Wednesday, 02/05/2020 7:03:46 PM

Wednesday, February 05, 2020 7:03:46 PM

Post# of 81999
Silver, There's quite a bit of complexity to the documents and I've spent a commensurate amount of time trying to figure out what could be what. I haven't reached any conclusions about which I can claim confidence BUT...what I think MAY be the case, and would be most interested in your opinion about this - is that the limited waiver looks like it may provide a window of opportunity during which the lockout from the company offering additional shares is waived, in the event that the company can demonstrate that they have a bona fide opportunity to undertake another offering of at least 5 million, (letter of opinion from an investment banker and such), -- and then there are some other complexities to the formula that makes the waiver able to be triggered...

Wasn't it you who highlighted 125% buyout provision/ option for Sigma in this deal? The institutions paid 1.5 million, right? So for an additional 375k, (plus the 1.5m paid)...could Sigma buy back all the recent preferred D shares? The long and the short of it -- no pun intended -- could be that Sigma mgmt was pretty sure they could likely raise larger dollars soon enough and buy their way out of the recent deal with the institutions.

Totally not able to say whether this is the case, but that's my hopeful read.
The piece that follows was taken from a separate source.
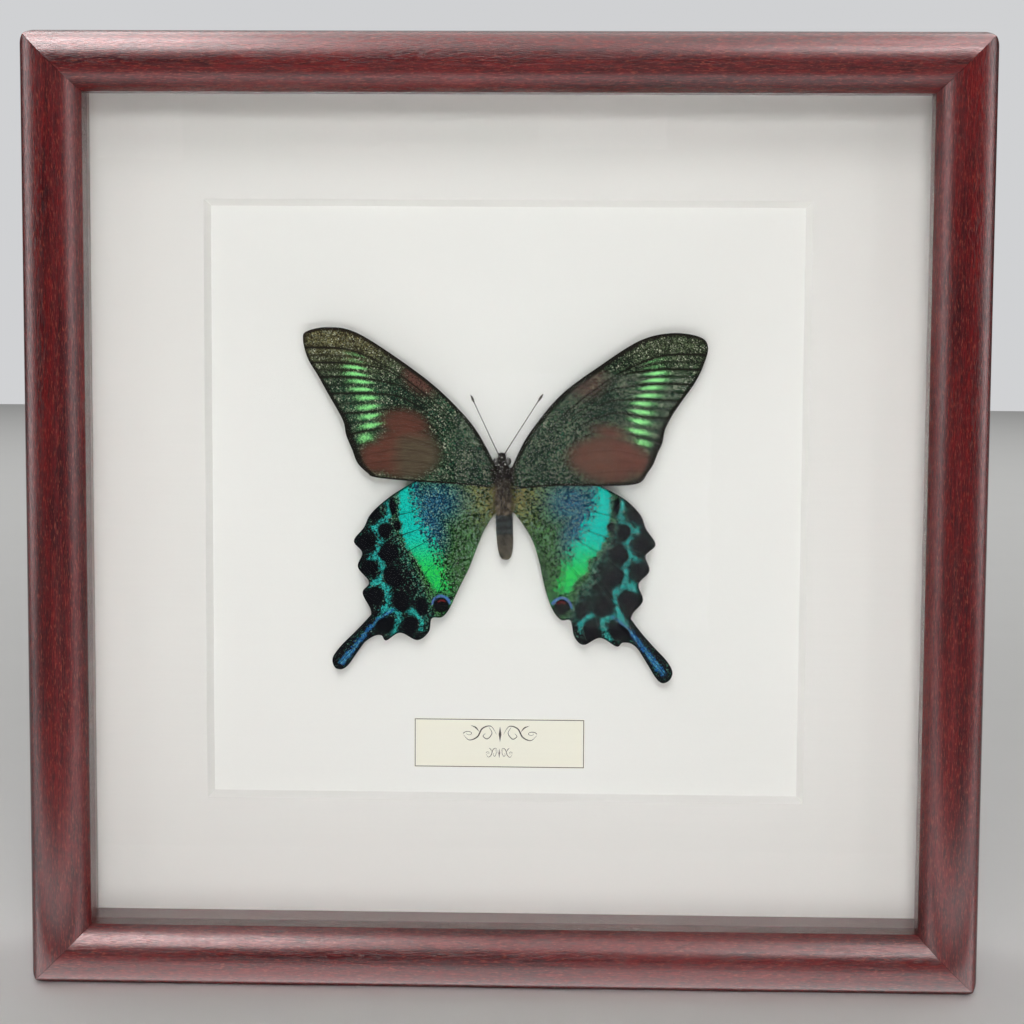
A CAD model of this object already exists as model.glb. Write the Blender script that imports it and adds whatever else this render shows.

Also, why did they file the limited waiver yesterday, after the other filings? IF they working toward buying back the preferred shares and thus conceiving of that deal as a bridge sort of financing, effectively, might they have wanted to clue shareholders in that they MAY be working in this direction, and so chose to file the limited waiver yesterday, (which looks to be an exhibit to the agreement, so we could see the limited waiver?

The above is all speculation, TOTALLY.